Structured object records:

=-=-=

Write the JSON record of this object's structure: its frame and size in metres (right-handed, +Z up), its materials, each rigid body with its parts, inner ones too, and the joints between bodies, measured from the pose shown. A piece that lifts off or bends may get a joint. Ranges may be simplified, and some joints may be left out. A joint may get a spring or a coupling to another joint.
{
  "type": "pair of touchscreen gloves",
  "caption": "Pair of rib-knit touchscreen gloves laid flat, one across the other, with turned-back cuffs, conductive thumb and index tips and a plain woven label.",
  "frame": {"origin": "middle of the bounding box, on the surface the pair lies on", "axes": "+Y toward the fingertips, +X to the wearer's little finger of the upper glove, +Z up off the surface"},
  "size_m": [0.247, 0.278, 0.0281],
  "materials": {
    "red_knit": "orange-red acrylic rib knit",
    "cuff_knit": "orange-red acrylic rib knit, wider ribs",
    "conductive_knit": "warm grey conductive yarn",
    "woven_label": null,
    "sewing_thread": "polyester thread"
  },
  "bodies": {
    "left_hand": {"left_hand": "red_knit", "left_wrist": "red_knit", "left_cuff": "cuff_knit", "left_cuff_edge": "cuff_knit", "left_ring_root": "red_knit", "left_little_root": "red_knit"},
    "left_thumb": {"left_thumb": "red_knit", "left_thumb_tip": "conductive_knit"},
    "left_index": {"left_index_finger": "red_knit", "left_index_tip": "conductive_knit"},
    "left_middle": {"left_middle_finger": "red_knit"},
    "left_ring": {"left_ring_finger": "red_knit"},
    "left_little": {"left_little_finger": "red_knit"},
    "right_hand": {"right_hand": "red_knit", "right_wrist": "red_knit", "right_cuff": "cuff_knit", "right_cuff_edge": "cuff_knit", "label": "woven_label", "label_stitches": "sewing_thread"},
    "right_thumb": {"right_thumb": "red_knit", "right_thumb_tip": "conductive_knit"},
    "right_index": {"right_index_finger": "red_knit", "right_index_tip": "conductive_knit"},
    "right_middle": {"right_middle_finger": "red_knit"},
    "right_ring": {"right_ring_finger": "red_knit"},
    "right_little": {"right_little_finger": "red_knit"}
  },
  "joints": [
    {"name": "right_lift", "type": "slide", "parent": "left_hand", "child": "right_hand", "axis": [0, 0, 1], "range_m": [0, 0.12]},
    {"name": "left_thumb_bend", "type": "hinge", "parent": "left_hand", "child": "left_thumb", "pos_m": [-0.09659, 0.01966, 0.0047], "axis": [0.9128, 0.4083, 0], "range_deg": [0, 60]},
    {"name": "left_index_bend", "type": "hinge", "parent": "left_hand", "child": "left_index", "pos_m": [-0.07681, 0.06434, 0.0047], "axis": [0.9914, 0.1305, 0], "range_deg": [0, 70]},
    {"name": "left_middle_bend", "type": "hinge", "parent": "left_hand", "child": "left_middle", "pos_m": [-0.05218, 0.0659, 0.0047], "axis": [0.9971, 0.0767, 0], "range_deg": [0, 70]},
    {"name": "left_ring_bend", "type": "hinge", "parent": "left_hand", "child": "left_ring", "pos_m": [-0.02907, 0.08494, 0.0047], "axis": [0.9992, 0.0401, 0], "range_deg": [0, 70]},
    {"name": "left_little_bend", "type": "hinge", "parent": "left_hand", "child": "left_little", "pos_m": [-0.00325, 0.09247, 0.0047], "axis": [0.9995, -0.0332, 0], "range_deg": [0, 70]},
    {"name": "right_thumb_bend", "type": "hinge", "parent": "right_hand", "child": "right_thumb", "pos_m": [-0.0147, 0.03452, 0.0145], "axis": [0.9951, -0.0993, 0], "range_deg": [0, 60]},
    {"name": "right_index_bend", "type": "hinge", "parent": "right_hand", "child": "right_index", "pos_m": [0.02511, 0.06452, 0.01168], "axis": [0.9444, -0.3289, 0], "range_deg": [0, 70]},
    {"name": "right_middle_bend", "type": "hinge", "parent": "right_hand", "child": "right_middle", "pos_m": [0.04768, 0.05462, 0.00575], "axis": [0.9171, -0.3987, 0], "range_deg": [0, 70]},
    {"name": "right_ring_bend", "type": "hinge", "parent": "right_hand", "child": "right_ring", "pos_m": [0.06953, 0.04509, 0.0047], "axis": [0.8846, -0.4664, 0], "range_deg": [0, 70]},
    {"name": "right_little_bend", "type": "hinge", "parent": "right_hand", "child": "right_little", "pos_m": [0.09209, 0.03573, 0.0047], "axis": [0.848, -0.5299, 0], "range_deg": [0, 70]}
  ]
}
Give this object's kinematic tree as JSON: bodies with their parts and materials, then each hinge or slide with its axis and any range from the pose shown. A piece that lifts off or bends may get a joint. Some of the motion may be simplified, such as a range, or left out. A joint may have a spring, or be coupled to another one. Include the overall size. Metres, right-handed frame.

=-=-=

Exercise requirements: Every line of the records above needs to be given again exactly.

Response for this exercise:
Write the JSON record of this object's structure: its frame and size in metres (right-handed, +Z up), its materials, each rigid body with its parts, inner ones too, and the joints between bodies, measured from the pose shown. A piece that lifts off or bends may get a joint. Ranges may be simplified, and some joints may be left out. A joint may get a spring or a coupling to another joint.
{
  "type": "pair of touchscreen gloves",
  "caption": "Pair of rib-knit touchscreen gloves laid flat, one across the other, with turned-back cuffs, conductive thumb and index tips and a plain woven label.",
  "frame": {"origin": "middle of the bounding box, on the surface the pair lies on", "axes": "+Y toward the fingertips, +X to the wearer's little finger of the upper glove, +Z up off the surface"},
  "size_m": [0.247, 0.278, 0.0281],
  "materials": {
    "red_knit": "orange-red acrylic rib knit",
    "cuff_knit": "orange-red acrylic rib knit, wider ribs",
    "conductive_knit": "warm grey conductive yarn",
    "woven_label": null,
    "sewing_thread": "polyester thread"
  },
  "bodies": {
    "left_hand": {"left_hand": "red_knit", "left_wrist": "red_knit", "left_cuff": "cuff_knit", "left_cuff_edge": "cuff_knit", "left_ring_root": "red_knit", "left_little_root": "red_knit"},
    "left_thumb": {"left_thumb": "red_knit", "left_thumb_tip": "conductive_knit"},
    "left_index": {"left_index_finger": "red_knit", "left_index_tip": "conductive_knit"},
    "left_middle": {"left_middle_finger": "red_knit"},
    "left_ring": {"left_ring_finger": "red_knit"},
    "left_little": {"left_little_finger": "red_knit"},
    "right_hand": {"right_hand": "red_knit", "right_wrist": "red_knit", "right_cuff": "cuff_knit", "right_cuff_edge": "cuff_knit", "label": "woven_label", "label_stitches": "sewing_thread"},
    "right_thumb": {"right_thumb": "red_knit", "right_thumb_tip": "conductive_knit"},
    "right_index": {"right_index_finger": "red_knit", "right_index_tip": "conductive_knit"},
    "right_middle": {"right_middle_finger": "red_knit"},
    "right_ring": {"right_ring_finger": "red_knit"},
    "right_little": {"right_little_finger": "red_knit"}
  },
  "joints": [
    {"name": "right_lift", "type": "slide", "parent": "left_hand", "child": "right_hand", "axis": [0, 0, 1], "range_m": [0, 0.12]},
    {"name": "left_thumb_bend", "type": "hinge", "parent": "left_hand", "child": "left_thumb", "pos_m": [-0.09659, 0.01966, 0.0047], "axis": [0.9128, 0.4083, 0], "range_deg": [0, 60]},
    {"name": "left_index_bend", "type": "hinge", "parent": "left_hand", "child": "left_index", "pos_m": [-0.07681, 0.06434, 0.0047], "axis": [0.9914, 0.1305, 0], "range_deg": [0, 70]},
    {"name": "left_middle_bend", "type": "hinge", "parent": "left_hand", "child": "left_middle", "pos_m": [-0.05218, 0.0659, 0.0047], "axis": [0.9971, 0.0767, 0], "range_deg": [0, 70]},
    {"name": "left_ring_bend", "type": "hinge", "parent": "left_hand", "child": "left_ring", "pos_m": [-0.02907, 0.08494, 0.0047], "axis": [0.9992, 0.0401, 0], "range_deg": [0, 70]},
    {"name": "left_little_bend", "type": "hinge", "parent": "left_hand", "child": "left_little", "pos_m": [-0.00325, 0.09247, 0.0047], "axis": [0.9995, -0.0332, 0], "range_deg": [0, 70]},
    {"name": "right_thumb_bend", "type": "hinge", "parent": "right_hand", "child": "right_thumb", "pos_m": [-0.0147, 0.03452, 0.0145], "axis": [0.9951, -0.0993, 0], "range_deg": [0, 60]},
    {"name": "right_index_bend", "type": "hinge", "parent": "right_hand", "child": "right_index", "pos_m": [0.02511, 0.06452, 0.01168], "axis": [0.9444, -0.3289, 0], "range_deg": [0, 70]},
    {"name": "right_middle_bend", "type": "hinge", "parent": "right_hand", "child": "right_middle", "pos_m": [0.04768, 0.05462, 0.00575], "axis": [0.9171, -0.3987, 0], "range_deg": [0, 70]},
    {"name": "right_ring_bend", "type": "hinge", "parent": "right_hand", "child": "right_ring", "pos_m": [0.06953, 0.04509, 0.0047], "axis": [0.8846, -0.4664, 0], "range_deg": [0, 70]},
    {"name": "right_little_bend", "type": "hinge", "parent": "right_hand", "child": "right_little", "pos_m": [0.09209, 0.03573, 0.0047], "axis": [0.848, -0.5299, 0], "range_deg": [0, 70]}
  ]
}
Give this object's kinematic tree as JSON: bodies with their parts and materials, then each hinge or slide with its axis and any range from the pose shown. A piece that lifts off or bends may get a joint. Some of the motion may be simplified, such as a range, or left out. A joint may have a spring, or be coupled to another one. Include the overall size. Metres, right-handed frame.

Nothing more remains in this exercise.